§ Records provided:
⟨
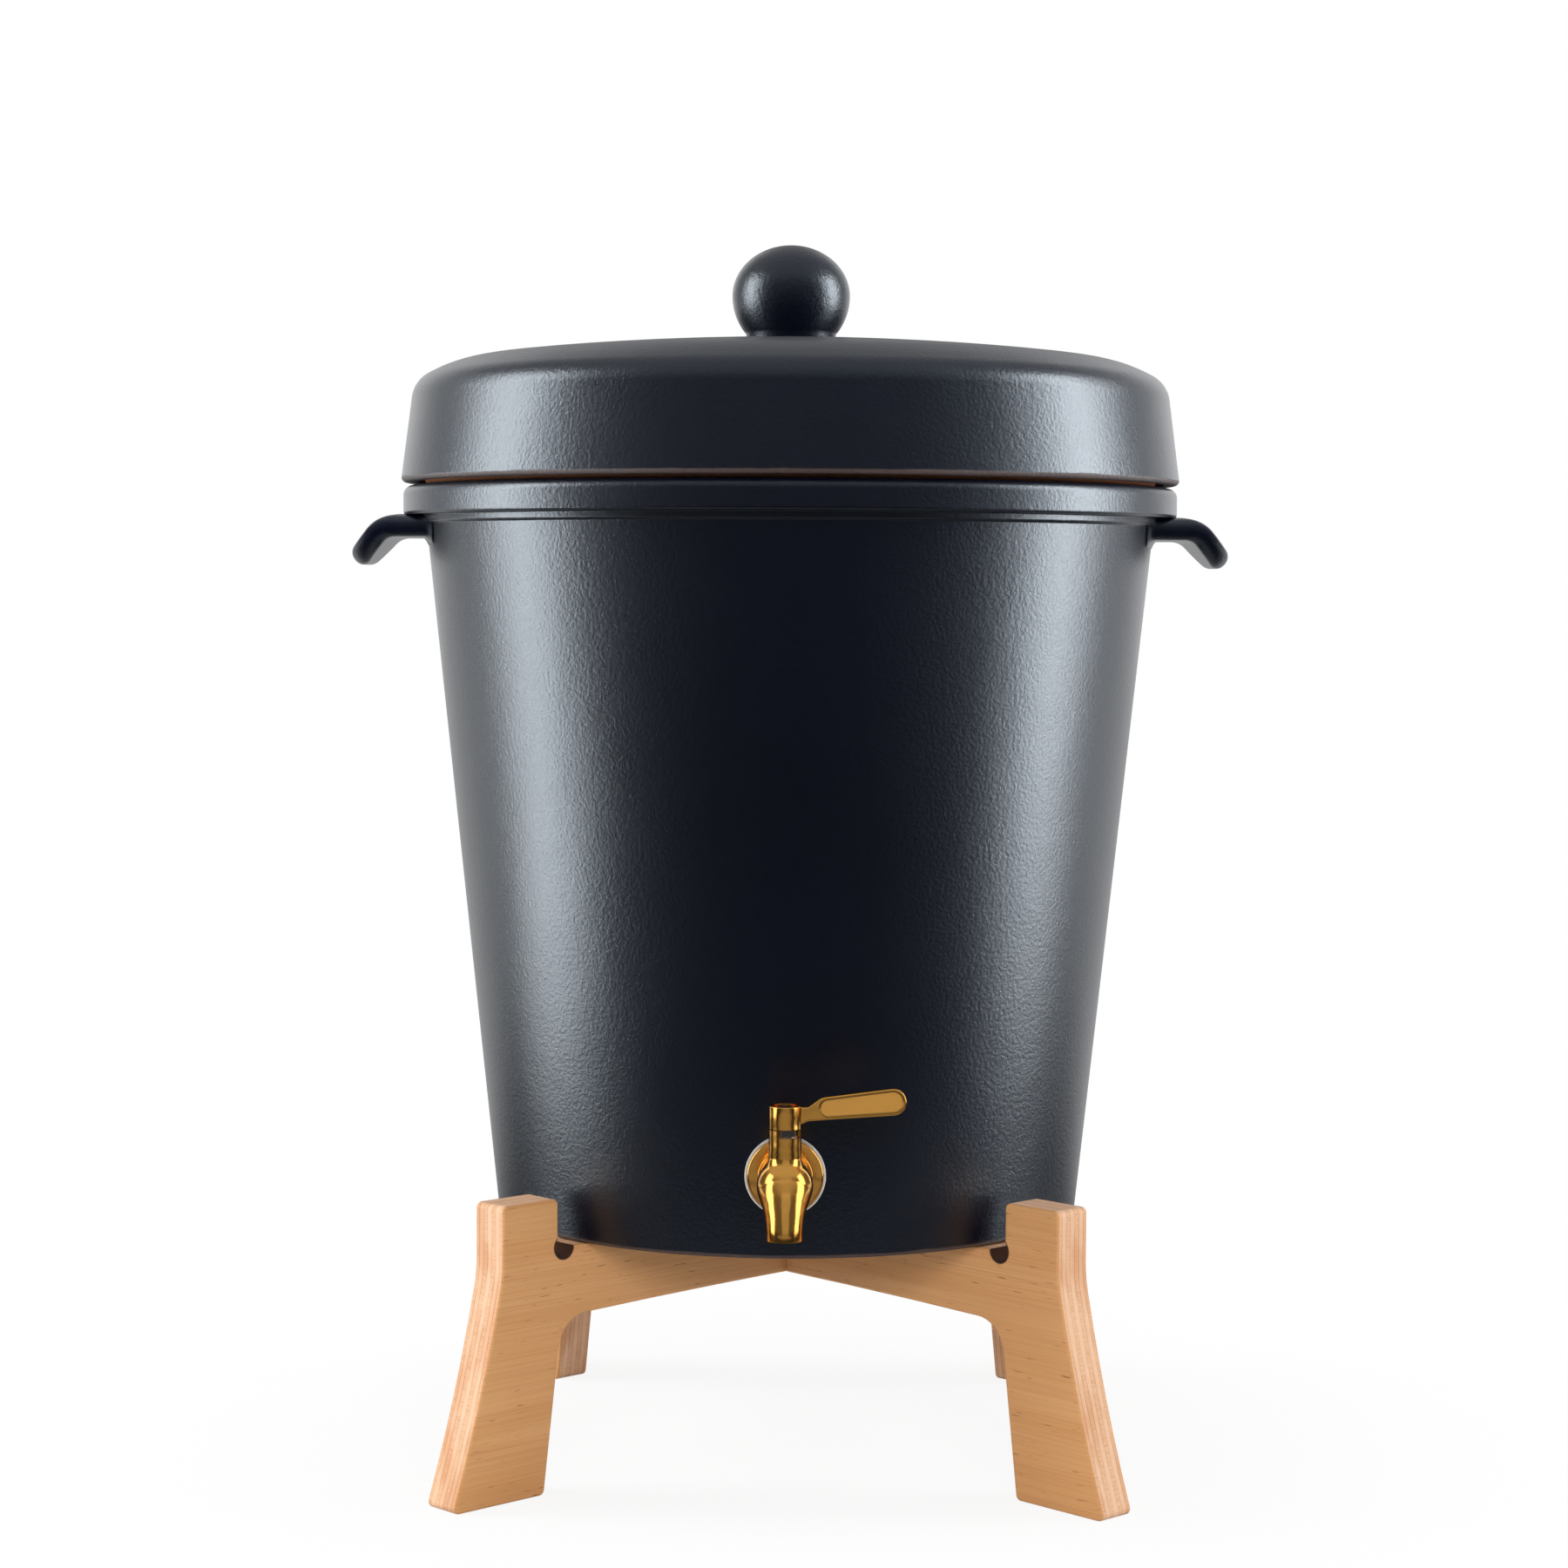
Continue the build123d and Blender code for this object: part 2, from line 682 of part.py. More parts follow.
# Valve stem: cross bore, two ring grooves, a neck in the bush and a square for the lever
hub_rise = neck_rise + hub_gap
square_height = hub_height - hub_recess_depth - hub_web - fit_clearance
stem_base = rest_gap - chamber_depth
groove_radius = chamber_radius - fit_clearance - ring_section

with BuildPart() as valve_stem:
    with BuildSketch(above_tap(stem_base)):
        Circle(stem_radius)
    extrude(amount=bush_base - running_clearance - stem_base)
    with BuildSketch(above_tap(0)):
        Circle(stem_neck_radius)
    extrude(amount=hub_rise - hub_gap / 2)
    with BuildSketch(above_tap(0)):
        Rectangle(drive_square, drive_square)
    extrude(amount=hub_rise + square_height)
    for ring_rise in (-lower_ring_drop, upper_ring_rise):
        with BuildSketch(above_tap(ring_rise - ring_groove_width / 2)):
            Circle(stem_radius + 1)
            Circle(groove_radius, mode=Mode.SUBTRACT)
        extrude(amount=ring_groove_width, mode=Mode.SUBTRACT)
    with BuildSketch(Plane(origin=(0, -stem_axis_reach, tap_height), x_dir=(0, 1, 0), z_dir=(1, 0, 0))):
        Circle(stem_port_radius)
    extrude(amount=stem_radius + 1, both=True, mode=Mode.SUBTRACT)
    screw_head_seat = hub_rise + hub_height - hub_recess_depth
    with BuildSketch(above_tap(screw_head_seat - screw_length)):
        Circle(screw_radius)
    extrude(amount=screw_length, mode=Mode.SUBTRACT)
write(valve_stem, "valve_stem")


def stem_ring(ring_rise):
    """Sealing ring lying in one of the stem's grooves."""
    with BuildPart() as ring:
        ring_side = Plane(origin=(0, -stem_axis_reach, tap_height), x_dir=(1, 0, 0), z_dir=(0, -1, 0))
        with BuildSketch(ring_side):
            with Locations((groove_radius + ring_section / 2, ring_rise)):
                Circle(ring_section / 2)
        revolve(axis=stem_axis)
    return ring


stem_ring_lower = stem_ring(-lower_ring_drop)
write(stem_ring_lower, "stem_ring_lower")

stem_ring_upper = stem_ring(upper_ring_rise)
write(stem_ring_upper, "stem_ring_upper")

# Lever: a round hub with a stop tongue under it, and a flat upright arm and paddle
lever_plane = Plane(origin=(0, -stem_axis_reach, hub_base), x_dir=(1, 0, 0), z_dir=(0, -1, 0))
paddle_end = (lever_length - lever_end_radius, lever_end_rise)


def touch_point(point, side):
    """Where a line from a point touches the paddle's round end, above (1) or below (-1)."""
    run = paddle_end[0] - point[0]
    rise = paddle_end[1] - point[1]
    distance = hypot(run, rise)
    angle = atan2(rise, run) + side * asin(lever_end_radius / distance)
    length = sqrt(distance**2 - lever_end_radius**2)
    return (point[0] + length * cos(angle), point[1] + length * sin(angle))


def lever_outline(start, inset):
    """Side view of the arm and paddle, drawn in by an inset and cut off before a start."""
    hub_side = hub_recess_radius + 0.4
    under_arm = (arm_reach, arm_underside)
    over_paddle = (paddle_start, paddle_start_top)
    with BuildSketch(lever_plane) as outline:
        with BuildLine():
            Polyline(
                (hub_side, arm_top),
                (hub_side, arm_foot),
                under_arm,
                touch_point(under_arm, -1),
                touch_point(over_paddle, 1),
                over_paddle,
                (arm_reach, arm_top),
                close=True,
            )
        make_face()
        round_corner(outline, under_arm, 4)
        round_corner(outline, over_paddle, 5)
        round_corner(outline, (arm_reach, arm_top), 2)
        with Locations(paddle_end):
            Circle(lever_end_radius)
        if inset > 0:
            offset(amount=-inset)
        with Locations((start / 2, lever_end_rise)):
            Rectangle(start, 4 * lever_end_radius, mode=Mode.SUBTRACT)
    return outline.sketch


with BuildPart() as lever_arm:
    extrude(lever_outline(hub_recess_radius + 0.2, 0), amount=lever_thickness / 2, both=True)
    arm_faces = lever_arm.faces().filter_by(Axis.Y)
    fillet(arm_faces.edges(), lever_edge_round)
    recess = lever_outline(paddle_recess_start, paddle_rim)
    recess_floor = lever_thickness / 2 - paddle_recess_depth
    for side in (1, -1):
        recess_face = recess.moved(Location((0, -side * recess_floor, 0)))
        extrude(recess_face, amount=side * lever_thickness, mode=Mode.SUBTRACT)

with BuildPart() as tap_lever:
    with BuildSketch(above_tap(hub_rise)):
        Circle(neck_radius)
    extrude(amount=hub_height)
    fillet(tap_lever.edges().sort_by(Axis.Z)[-1], hub_edge_round)
    add(lever_arm.part)
    with BuildSketch(above_tap(hub_rise + hub_height - hub_recess_depth)):
        Circle(hub_recess_radius)
    extrude(amount=hub_recess_depth + lever_end_radius, mode=Mode.SUBTRACT)
    with BuildSketch(above_tap(hub_rise)):
        Rectangle(drive_square + 2 * fit_clearance, drive_square + 2 * fit_clearance)
    extrude(amount=square_height + fit_clearance, mode=Mode.SUBTRACT)
    with BuildSketch(above_tap(hub_rise)):
        Circle(screw_radius + fit_clearance)
    extrude(amount=hub_height, mode=Mode.SUBTRACT)
    tongue_plane = above_tap(neck_rise - notch_depth + tongue_clearance)
    tongue_inner = bush_radius + tongue_clearance
    tongue = ring_sector(tongue_plane, tongue_inner, neck_radius, -tongue_half_angle, tongue_half_angle)
    extrude(tongue, amount=notch_depth - tongue_clearance + hub_gap)
write(tap_lever, "tap_lever")

# Lever screw, with a hex socket in its head
with BuildPart() as lever_screw:
    with BuildSketch(above_tap(screw_head_seat)):
        Circle(screw_head_radius)
    extrude(amount=screw_head_height)
    fillet(lever_screw.edges().sort_by(Axis.Z)[-1], 0.4)
    with BuildSketch(above_tap(screw_head_seat - screw_length)):
        Circle(screw_radius)
    extrude(amount=screw_length)
    with BuildSketch(above_tap(screw_head_seat + screw_head_height - screw_socket_depth)):
        RegularPolygon(radius=screw_socket_radius, side_count=6)
    extrude(amount=screw_socket_depth, mode=Mode.SUBTRACT)
write(lever_screw, "lever_screw")
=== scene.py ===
# %% [markdown]
# # A clay water filter on a crossed plywood stand
#
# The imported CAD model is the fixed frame: it says where every piece is and how it moves.
# This script gives it its looks. It swaps the plainer solids for finer meshes of the same
# size, and gives each surface a material with the detail of the real one. Lengths of the
# object are in millimetres, and are turned into metres where a mesh is made. Lengths in a
# material, and the places of the lights, are in metres, as Blender's own are.

from math import cos, hypot, pi, radians, sin, sqrt, tan

import bmesh
import bpy
from mathutils import Matrix, Vector


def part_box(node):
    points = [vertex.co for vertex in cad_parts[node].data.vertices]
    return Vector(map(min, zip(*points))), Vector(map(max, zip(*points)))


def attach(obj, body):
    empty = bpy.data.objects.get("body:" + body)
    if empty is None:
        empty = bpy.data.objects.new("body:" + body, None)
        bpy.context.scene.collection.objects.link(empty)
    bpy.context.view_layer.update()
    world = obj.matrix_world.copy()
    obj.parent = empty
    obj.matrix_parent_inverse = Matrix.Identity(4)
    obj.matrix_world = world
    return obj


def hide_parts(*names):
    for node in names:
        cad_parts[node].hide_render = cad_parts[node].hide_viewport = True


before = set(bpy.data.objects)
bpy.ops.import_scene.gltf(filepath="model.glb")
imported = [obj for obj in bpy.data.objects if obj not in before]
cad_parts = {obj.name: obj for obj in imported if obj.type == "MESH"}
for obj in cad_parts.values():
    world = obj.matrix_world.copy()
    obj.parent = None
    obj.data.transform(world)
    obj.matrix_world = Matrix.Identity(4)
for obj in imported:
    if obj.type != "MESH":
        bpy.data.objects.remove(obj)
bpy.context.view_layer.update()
scene = bpy.context.scene
print("nodes:", sorted(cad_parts))

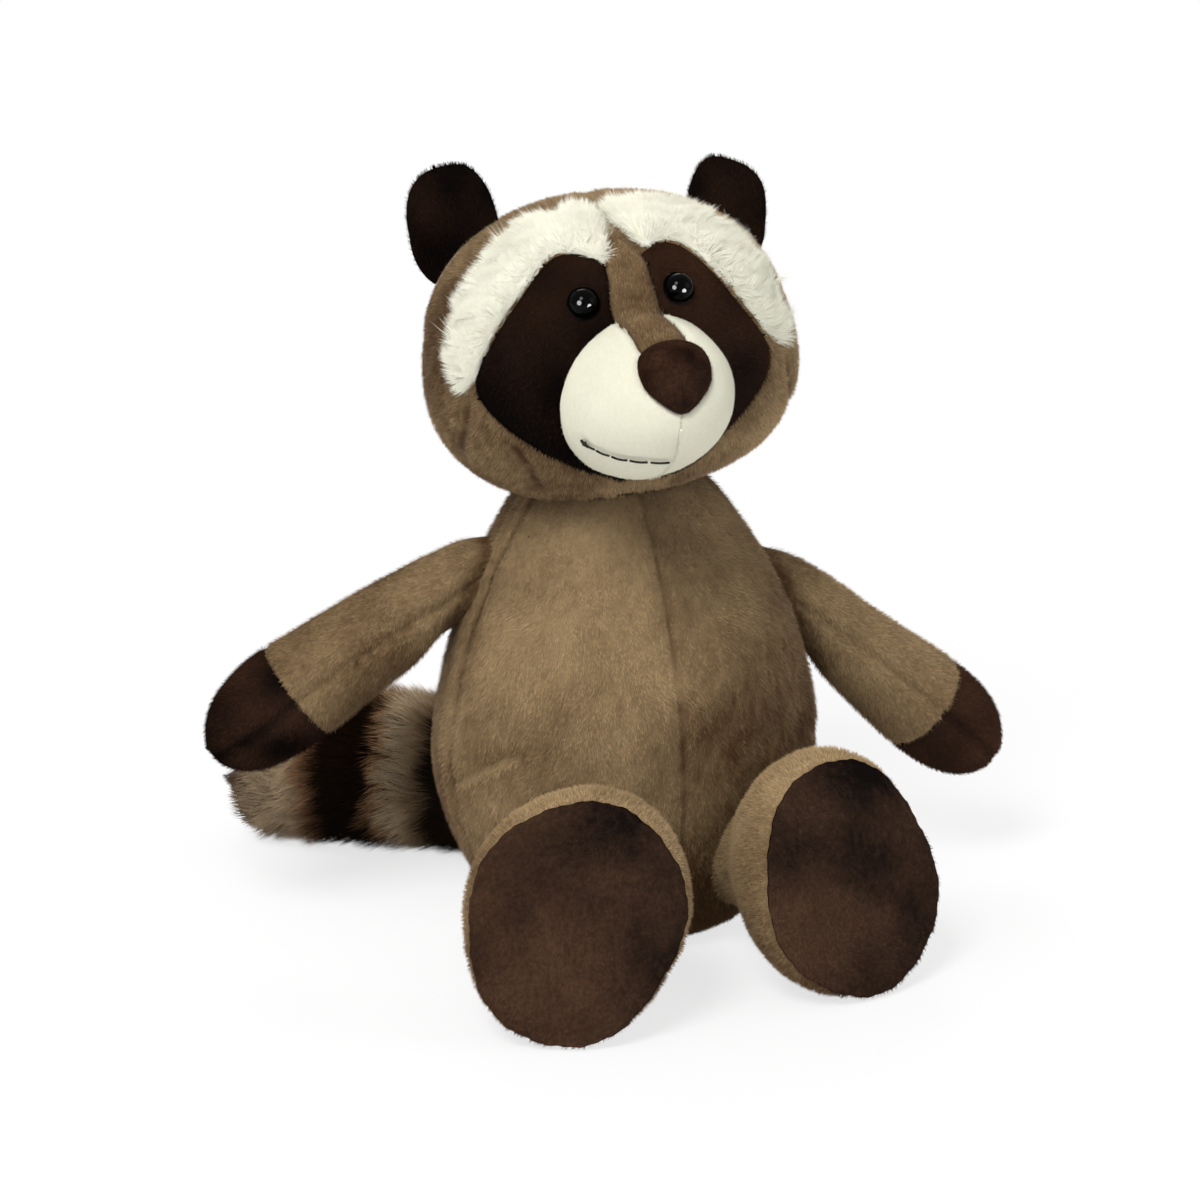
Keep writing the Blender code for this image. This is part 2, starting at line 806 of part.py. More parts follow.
def make_leg(side_name, place, turn, roll, parts, materials, torso_clearance):
    frame = foot_frame(place, turn, roll)
    rings = []
    for back, share in leg_profile:
        half_width = leg_half_width + (foot_half_width - leg_half_width) * share
        half_height = leg_half_width + (foot_half_height - leg_half_width) * share
        rings.append(foot_ring(frame, -back, half_width, half_height))
    leg = loft(f"leg_{side_name}", rest_on_floor(rings))
    leg = add_object(f"leg_{side_name}", leg, parts, materials["taupe"])
    boolean(leg, torso_clearance, "DIFFERENCE")
    dome = ((0.0, 1.0), (0.30, 1.0), (0.62, 0.95), (0.84, 0.80), (0.96, 0.52))
    pad = []
    for rise, share in dome:
        height = seam_gap + rise * (sole_thickness - seam_gap)
        width = foot_half_width * sole_share * share
        pad.append(foot_ring(frame, height, width, foot_half_height * sole_share * share))
    sole = loft(f"sole_{side_name}", rest_on_floor(pad))
    add_object(f"sole_{side_name}", sole, parts, materials["sole"])


def tail_stations():
    """Evenly shared places along the tail's middle line: x, y, half thickness."""
    route = np.array(tail_route)
    travelled = np.concatenate([[0.0], np.cumsum(np.linalg.norm(np.diff(route[:, :2], axis=0), axis=1))])
    places = np.linspace(0.0, travelled[-1], tail_sections)
    return np.stack([np.interp(places, travelled, route[:, i]) for i in range(3)], axis=1)


def make_tail(parts, materials, torso_clearance):
    stations = tail_stations()
    ahead = np.gradient(stations[:, :2], axis=0)
    rings = []
    for (x, y, half), (run_x, run_y) in zip(stations, ahead):
        across = Vector((run_y, -run_x, 0.0)).normalized()
        up = Vector((0.0, 0.0, 1.0))
        centre = Vector((x, y, max(half, tail_tip_height) - floor_press))
        rings.append(stuffed_ring(centre, across, up, half, half, ring_angles(tail_columns, ()), 0.0, 0.0))
    mesh = loft("tail", rest_on_floor(rings))
    tail = add_object("tail", mesh, parts, materials["tail_dark"])
    mesh.materials.append(materials["tail_tan"])
    faces_each = len(mesh.polygons) / tail_bands
    for face in mesh.polygons:
        face.material_index = int(face.index / faces_each) % 2
    boolean(tail, torso_clearance, "DIFFERENCE")


def dart_cutter(side, cutters):
    """A thin lens laid on the torso's lower front, where the fabric is taken in."""
    shape = bmesh.new()
    bmesh.ops.create_uvsphere(shape, u_segments=12, v_segments=8, radius=0.5)
    turn = math.radians(dart_turn)
    girth = torso_girth(dart_height)
    place = Vector(
        (
            side * torso_half_width * girth * math.sin(turn),
            -torso_half_depth * girth * math.cos(turn),
            dart_height,
        )
    )
    cutter = add_cutter(f"dart_{'left' if side > 0 else 'right'}", mesh_from_bmesh("dart", shape), cutters)
    outward = Matrix.Rotation(side * turn, 4, "Z")
    rise = Matrix.Rotation(math.radians(side * dart_rise), 4, "Y")
    scale = Matrix.Diagonal((dart_length, dart_depth, dart_width, 1.0))
    cutter.matrix_local = Matrix.Translation(place) @ outward @ rise @ scale
    return cutter


def make_torso(parts, cutters, materials, head_clearance):
    torso = add_object("torso", loft("torso", torso_rings(0.0, seam_groove_depth)), parts, materials["taupe"])
    boolean(torso, head_clearance, "DIFFERENCE")
    for side in (1.0, -1.0):
        boolean(torso, dart_cutter(side, cutters), "DIFFERENCE")
    return add_cutter("torso_clearance", loft("torso_clearance", torso_rings(limb_gap, 0.0)), cutters)


def main():
    clear_scene()
    parts = make_collection("plush_raccoon")
    cutters = make_collection("cutters")
    materials = {
        "taupe": make_material("taupe_plush", taupe, 0.95),
        "dark": make_material("dark_plush", dark_brown, 0.95),
        "mask": make_material("mask_plush", dark_brown, 0.95),
        "ear": make_material("ear_plush", dark_brown, 0.95),
        "nose": make_material("nose_plush", dark_brown, 0.9),
        "sole": make_material("sole_plush", sole_brown, 0.9),
        "cream": make_material("cream_plush", cream, 0.95),
        "tail_dark": make_material("tail_fur_dark", dark_brown, 0.95),
        "tail_tan": make_material("tail_fur_tan", tail_tan, 0.95),
        "eye": make_material("eye_gloss", eye_black, 0.08),
        "washer": make_material("washer_plastic", washer_white, 0.45),
    }
    head_clearance = make_head(parts, cutters, materials)
    torso_clearance = make_torso(parts, cutters, materials, head_clearance)
    left_pose = (left_shoulder_height, left_arm_droop, left_arm_bend, left_arm_sweep)
    right_pose = (right_shoulder_height, right_arm_droop, right_arm_bend, right_arm_sweep)
    make_arm("left", 1.0, left_pose, parts, materials, torso_clearance)
    make_arm("right", -1.0, right_pose, parts, materials, torso_clearance)
    make_leg("left", left_sole_place, left_foot_turn, left_foot_roll, parts, materials, torso_clearance)
    make_leg("right", right_sole_place, right_foot_turn, right_foot_roll, parts, materials, torso_clearance)
    make_tail(parts, materials, torso_clearance)


main()
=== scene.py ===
"""Looks of a seated plush raccoon: sewn skins under a short pile, long brow and tail fur, eyes and stitches."""

import math

import bpy
import numpy as np
from mathutils import Matrix, Vector
from mathutils.kdtree import KDTree


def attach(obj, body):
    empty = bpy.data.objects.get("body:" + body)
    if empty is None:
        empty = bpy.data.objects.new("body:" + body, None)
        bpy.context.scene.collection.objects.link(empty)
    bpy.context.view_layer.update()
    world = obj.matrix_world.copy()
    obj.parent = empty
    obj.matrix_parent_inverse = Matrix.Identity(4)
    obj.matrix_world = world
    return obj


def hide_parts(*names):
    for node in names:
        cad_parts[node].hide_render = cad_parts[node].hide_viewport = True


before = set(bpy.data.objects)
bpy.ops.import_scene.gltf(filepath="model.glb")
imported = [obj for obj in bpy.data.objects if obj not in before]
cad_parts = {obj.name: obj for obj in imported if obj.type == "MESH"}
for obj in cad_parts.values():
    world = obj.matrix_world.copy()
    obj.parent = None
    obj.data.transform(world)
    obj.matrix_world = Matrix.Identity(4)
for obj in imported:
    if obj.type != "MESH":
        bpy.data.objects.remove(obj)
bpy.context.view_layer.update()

# Fit between the pieces, and the depth of the seams
seam_gap = 0.0003
valley_depth = 0.0011
valley_half_width = 0.0017

# Torso
torso_height = 0.134
torso_half_width = 0.0575
torso_half_depth = 0.048
torso_lean = -0.0045
side_seam_forward = 0.006
torso_fur = 0.0013
torso_profile = (
    (0.00, 0.50),
    (0.03, 0.64),
    (0.08, 0.745),
    (0.16, 0.86),
    (0.27, 0.955),
    (0.39, 1.00),
    (0.50, 0.985),
    (0.62, 0.925),
    (0.72, 0.85),
    (0.81, 0.755),
    (0.90, 0.630),
    (0.97, 0.515),
    (1.04, 0.37),
)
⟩
§ Set problem: All lines from the beginning of the material above through the one with "groove_radius = chamber_radius" need to be returned exactly; please return those and only those.

§ Answer for the task:
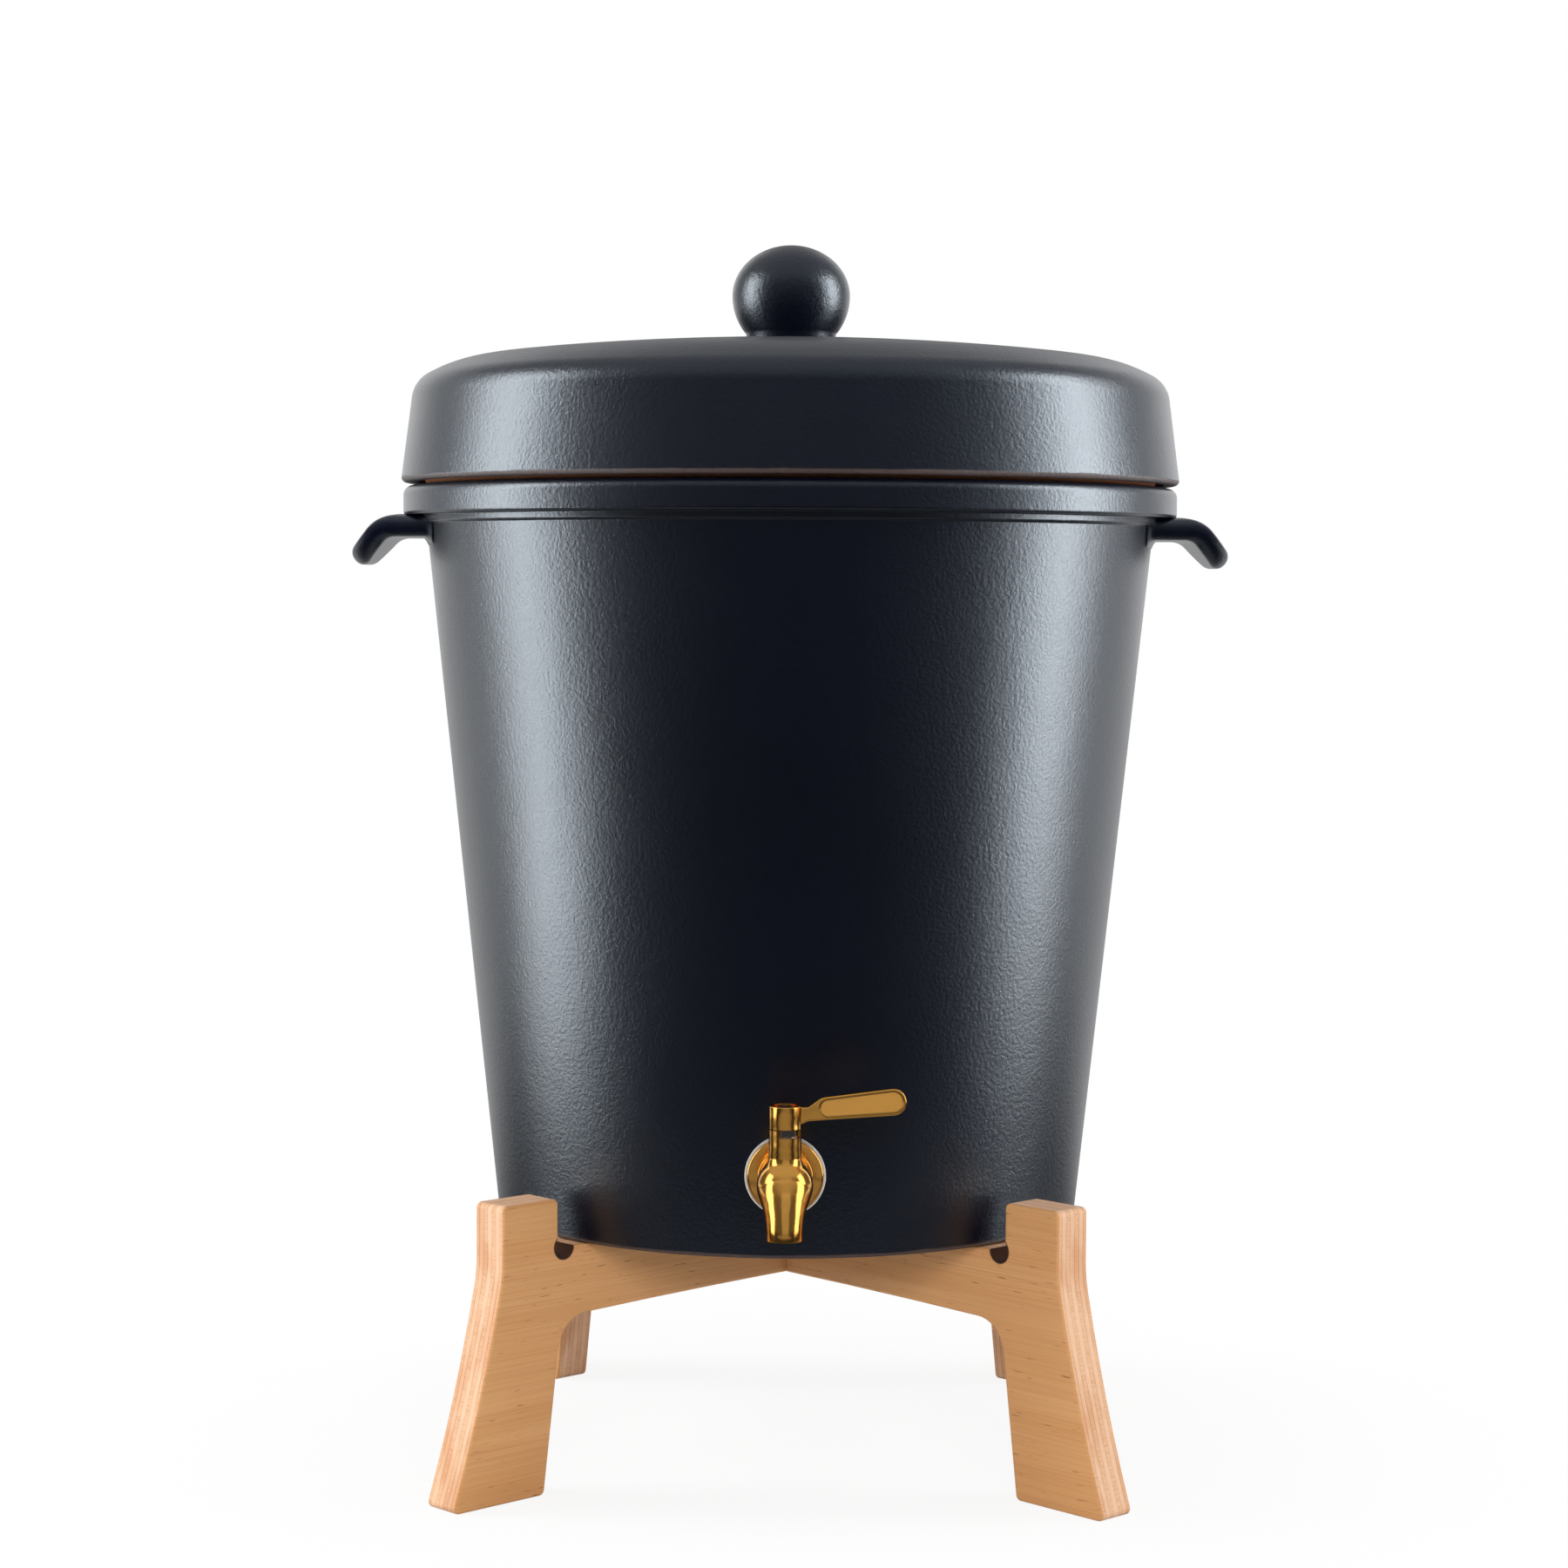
Continue the build123d and Blender code for this object: part 2, from line 682 of part.py. More parts follow.
# Valve stem: cross bore, two ring grooves, a neck in the bush and a square for the lever
hub_rise = neck_rise + hub_gap
square_height = hub_height - hub_recess_depth - hub_web - fit_clearance
stem_base = rest_gap - chamber_depth
groove_radius = chamber_radius - fit_clearance - ring_section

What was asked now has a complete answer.